PROMPT>
Will you quote precisely the lines that run from the top of the material below to the line containing "0.2, 500, 0.3)", both ends included?

___ DATA FOR THIS TASK

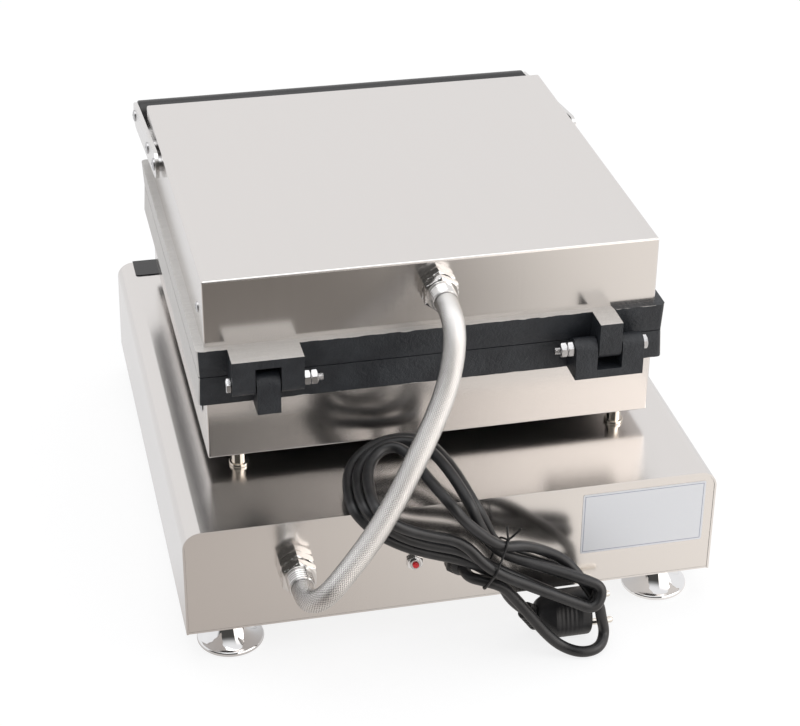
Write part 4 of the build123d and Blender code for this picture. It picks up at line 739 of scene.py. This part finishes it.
cast = shader_for("coated_casting")
cast_reach = abs(cast.axes()[2] - PARTING)
cast_wave = (cast_reach + 0.0032 * cast.noise(95, detail=2.5)).rise(0.02335, 0.02315)
cast_mark = cast.node("Attribute", {"attribute_name": "coat"}, output=2)
coat_share = (cast_mark.least(1.0) * cast_wave).most(cast_mark.rise(1.4, 1.6))
sand = cast.noise(900, detail=4.0, rough=0.65)
mill = cast.noise(1.0, (40, 500, 40), 3.0)
grit = cast.noise(330, detail=5.0, rough=0.6)
bare_tone = cast.mix(sand * 0.6 + mill * 0.4, rgb(0.50, 0.49, 0.475), rgb(0.80, 0.785, 0.765))
soot = cast.noise(60).rise(0.3, 0.8)
black_tone = cast.mix(soot, rgb(0.016, 0.019, 0.024), rgb(0.030, 0.034, 0.040))
coated_casting = cast.finish(
    cast.mix(coat_share, bare_tone, black_tone),
    0.46 + 0.14 * sand - 0.06 * coat_share,
    cast.bump(sand * 0.5 + grit * coat_share, 0.0007, 0.9),
    Metallic=(1 - coat_share) * 0.75,
)
rounded_copy("upper_casting", coated_casting, "lid", 0.0007, coated)
rounded_copy("lower_casting", coated_casting, "base", 0.0007, coated)


# Hinge bolts.
# Each hinge turns on an M6 hexagon bolt with a nut and a lock nut, all zinc
# plated. The heads and nuts are chamfered and the end of the bolt shows thread.
zinc = plain_metal("zinc_plate", rgb(0.60, 0.60, 0.61), 0.22, 0.2, 500, 0.3)


def hex_radius(angle, flats):
    """Distance from the axis to a hexagon's side in each direction, flat at angle 0."""
    sixth = np.pi / 3
    return flats / 2 / np.cos((angle + sixth / 2) % sixth - sixth / 2)


def hexagon_bar(start, end, flats, direction, origin, cut=0.8, sides=72, bore=HAIR):
    """Skin of a hexagon with chamfered ends: in each direction the smaller of a bar with
    a cone at each end, 1.6 across to 1 along, and the hexagon."""
    step = np.linspace(0, cut, 5)
    cone = flats / 2 * 1.1547 - 1.6 * step
    low, high = np.c_[start + step, cone[::-1]], np.c_[end - cut + step, cone]
    rows = np.vstack([[(start, bore)], low, high, [(end, bore)]])

    def hexagon(angle, along, radius):
        """The radius, cut down to the hexagon's sides."""
        return along, np.minimum(radius, hex_radius(angle, flats))

    return turned(rows, origin, direction, sides, hexagon)


def thread_bar(start, end, radius, direction, origin, pitch=1.0, depth=0.32, sides=32):
    """Skin of a threaded bar: its radius follows a wave that climbs by one pitch a turn."""
    steps = int((end - start) / pitch * 8) + 2
    rows = np.c_[np.linspace(start, end, steps), np.full(steps, radius)]
    rows[-3:, 1] -= (0.1, 0.35, 0.7)
    rows = np.vstack([[(start, HAIR)], rows, [(end, HAIR)]])

    def thread(angle, along, r):
        """The radius less a wave that climbs; the centres of the ends stay."""
        ridge = depth * wave(2 * np.pi * along / pitch - angle)
        return along, np.where(r > radius * 0.5, r - ridge, r)

    return turned(rows, origin, direction, sides, thread)


BOLT_HEAD_X, HEAD_T, SHANK_R, SHANK_END, BOLT_END = 149.5, 4.0, 3.0, 50.9, 65.4
BOLT_FLATS, NUT_T, NUT_STARTS = 10.0, 5.0, (51.0, 56.2)
shank_line = [(-0.5, HAIR), (-0.5, SHANK_R), (SHANK_END, SHANK_R), (SHANK_END, HAIR)]
for side, body, outer in ((1, "lid", "left"), (-1, "base", "right")):
    way = (-side, 0, 0)
    at = (side * BOLT_HEAD_X, HINGE[1], HINGE[2])
    bolt = [
        hexagon_bar(-HEAD_T, 0.0, BOLT_FLATS, way, at),
        turned(shank_line, at, way, 32),
        thread_bar(SHANK_END, BOLT_END, SHANK_R - 0.02, way, at),
    ]
    nuts = [hexagon_bar(start, start + NUT_T, BOLT_FLATS, way, at) for start in NUT_STARTS]
    stand_in("hinge_bolt_" + outer, bolt, zinc, body)
    stand_in("hinge_nuts_" + outer, nuts, zinc, body)


# Small screws.
# Domed cross-recess screws hold the pans to the castings and the floor to the
# shell, and low round heads with a hexagon recess hold the handle. The nuts,
# bolts and clamp bars inside are zinc plated too.
def domed(radius, height, origin, direction, recess):
    """Skin of a domed head: a circle's arc, with a recess(angle, radius) pressed in."""
    far = np.linspace(0, 1, 26)
    rise = height * np.sqrt(np.clip(1 - (far * 0.93) ** 2, 0, 1))
    rows = np.vstack([[(0, radius)], np.c_[rise, far * radius][::-1]])

    def press(angle, along, r):
        """The dome less the recess; the foot of the dome stays."""
        return along - recess(angle, r) * (along > 0), r

    return turned(rows, origin, direction, 64, press)


def cross_recess(angle, r):
    """Depth of a cross recess: at half depth its arms are 0.95 mm wide and end 2.1 mm out."""
    arm = np.minimum(np.abs(r * np.cos(angle)), np.abs(r * np.sin(angle)))
    return 0.9 * np.clip((0.55 - arm) / 0.15, 0, 1) * np.clip((2.3 - r) / 0.4, 0, 1)


def hex_recess(angle, r):
    """Depth of a hexagon recess 3 mm across its flats."""
    return 1.4 * np.clip((hex_radius(angle, 3.0) - r) / 0.15, 0, 1)


SIDE_SCREW_X, SIDE_SCREW_ROWS = 165.0, (97.8, -165.6)
COVER_SCREW_Z, BOX_SCREW_Z = 233.0, 151.4
HEAD_R, SCREW_R, SCREW_PITCH, SCREW_DEPTH = 4.0, 2.0, 0.7, 0.22


def side_heads(z):
    """The four screws of one pan, at a height."""
    heads = []
    for side in (-1, 1):
        for y in SIDE_SCREW_ROWS:
            out, place = (side, 0, 0), (side * SIDE_SCREW_X, y, z)
            heads.append(domed(HEAD_R, 1.6, place, out, cross_recess))
            heads.append(thread_bar(-9.8, 0.1, SCREW_R, out, place, SCREW_PITCH, SCREW_DEPTH, 20))
    return heads


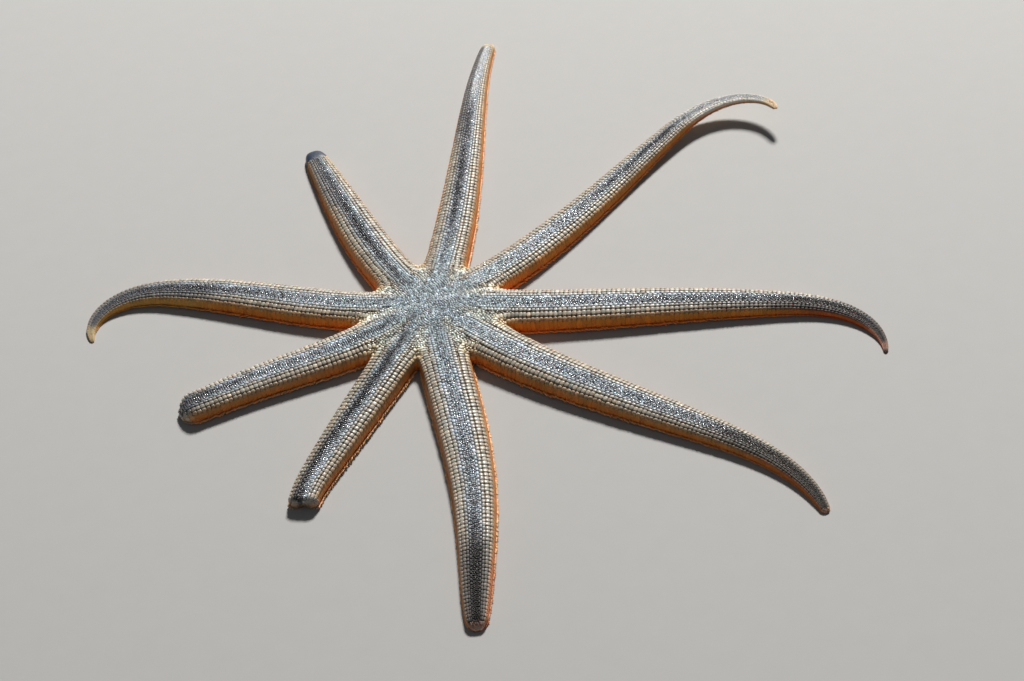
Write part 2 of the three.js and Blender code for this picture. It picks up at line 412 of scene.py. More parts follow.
def field(xy):
    """Around the disc, how far each place is from the arms' lines as a share of their half widths,
    as a soft minimum over the arms and the disc, whose own share is 1 at its rim and falls
    evenly inwards, so that neighbours meet in a rounded web; and the height. Between two arms the
    share is raised to a power, which keeps the web flat up to its rim."""
    found = [nearest(line, xy, FIELD_REACH) for line in LINES]
    halves = np.stack([np.interp(s, line.s, line.half) for (s, _, _), line in zip(found, LINES)])
    heights = np.stack([np.interp(s, line.s, line.height) for (s, _, _), line in zip(found, LINES)])
    share = np.stack([gap for _, _, gap in found]) / halves
    weight = np.exp(-(share - share.min(0)) / FORK_SOFTNESS)
    total = weight.sum(0)
    ordered = np.sort(share, 0)
    web = 1 - WEB_FALL * (1 - from_centre(xy) / WEB)
    extra = np.exp(-(web - share.min(0)) / FORK_SOFTNESS)
    fork = np.exp(-(ordered[1] - ordered[0]) / FORK_WIDTH)
    level = np.maximum(share.min(0) - FORK_SOFTNESS * np.log(total + extra), 0)
    return SimpleNamespace(
        level=level ** (1 + WEB_FLATNESS * fork),
        half=(weight * halves).sum(0) / total,
        height=(weight * heights).sum(0) / total,
        fork=fork,
    )


def settle(xy, w, sign, rounds=2):
    """Stands places near the disc on its back. Each is moved in plan to where the field's level is
    that of the section share w, by Newton steps along the slope, and gets the section's height
    and directions there. Where w is None it stays put and the share is read off."""
    xy = xy.copy()
    d = 0.1 * MM
    for turn in range(rounds):
        here = field(xy)
        slope = np.stack([
            (field(xy + [d, 0]).level - field(xy - [d, 0]).level) / (2 * d),
            (field(xy + [0, d]).level - field(xy - [0, d]).level) / (2 * d),
        ], -1)
        if w is None:
            break
        step_out = (section_at(w)[0] - here.level) / np.maximum((slope ** 2).sum(-1), 1e3)
        xy += np.clip(step_out, -4e-6, 4e-6)[:, None] * slope
    here = field(xy)
    share = np.interp(here.level, section_side, section_q) if w is None else w
    up = section_at(share)[1]
    side_ahead, up_ahead = section_at(np.clip(share + 0.01, 0, 1))
    side_behind, up_behind = section_at(np.clip(share - 0.01, 0, 1))
    outward = unit(slope)
    rise = -(up_ahead - up_behind) * here.height
    run = (side_ahead - side_behind) / np.maximum(np.linalg.norm(slope, axis=1), 1)
    out = unit(np.column_stack([outward * rise[:, None], run]))
    flat = np.column_stack([outward, np.zeros(len(xy))])
    along = unit(np.cross(flat, [0, 0, 1]) * sign[:, None])
    return SimpleNamespace(point=np.column_stack([xy, up * here.height]), along=along,
                           across=np.cross(out, along), out=out, fork=here.fork, w=share)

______

SOLUTION FOR THIS PROBLEM>
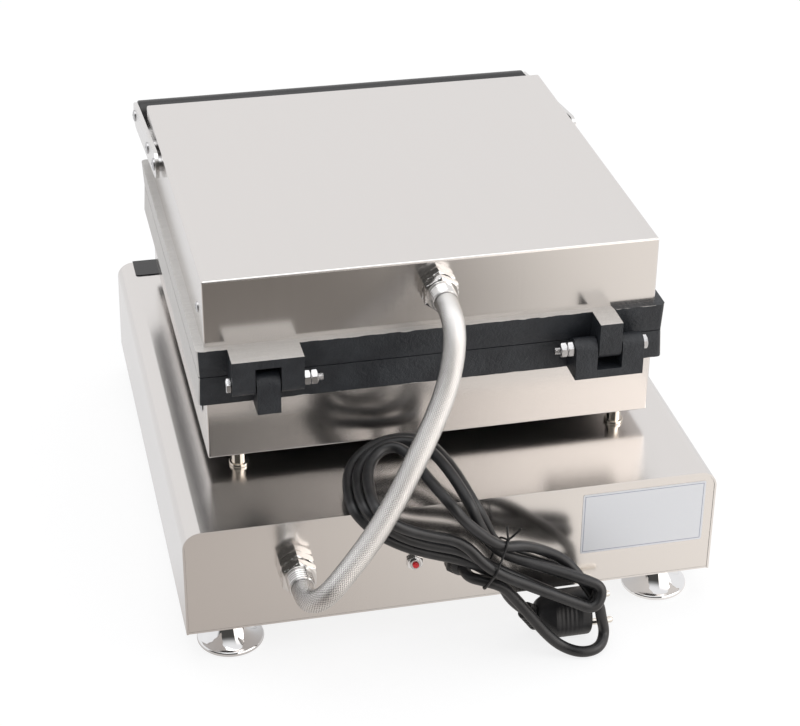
Write part 4 of the build123d and Blender code for this picture. It picks up at line 739 of scene.py. This part finishes it.
cast = shader_for("coated_casting")
cast_reach = abs(cast.axes()[2] - PARTING)
cast_wave = (cast_reach + 0.0032 * cast.noise(95, detail=2.5)).rise(0.02335, 0.02315)
cast_mark = cast.node("Attribute", {"attribute_name": "coat"}, output=2)
coat_share = (cast_mark.least(1.0) * cast_wave).most(cast_mark.rise(1.4, 1.6))
sand = cast.noise(900, detail=4.0, rough=0.65)
mill = cast.noise(1.0, (40, 500, 40), 3.0)
grit = cast.noise(330, detail=5.0, rough=0.6)
bare_tone = cast.mix(sand * 0.6 + mill * 0.4, rgb(0.50, 0.49, 0.475), rgb(0.80, 0.785, 0.765))
soot = cast.noise(60).rise(0.3, 0.8)
black_tone = cast.mix(soot, rgb(0.016, 0.019, 0.024), rgb(0.030, 0.034, 0.040))
coated_casting = cast.finish(
    cast.mix(coat_share, bare_tone, black_tone),
    0.46 + 0.14 * sand - 0.06 * coat_share,
    cast.bump(sand * 0.5 + grit * coat_share, 0.0007, 0.9),
    Metallic=(1 - coat_share) * 0.75,
)
rounded_copy("upper_casting", coated_casting, "lid", 0.0007, coated)
rounded_copy("lower_casting", coated_casting, "base", 0.0007, coated)


# Hinge bolts.
# Each hinge turns on an M6 hexagon bolt with a nut and a lock nut, all zinc
# plated. The heads and nuts are chamfered and the end of the bolt shows thread.
zinc = plain_metal("zinc_plate", rgb(0.60, 0.60, 0.61), 0.22, 0.2, 500, 0.3)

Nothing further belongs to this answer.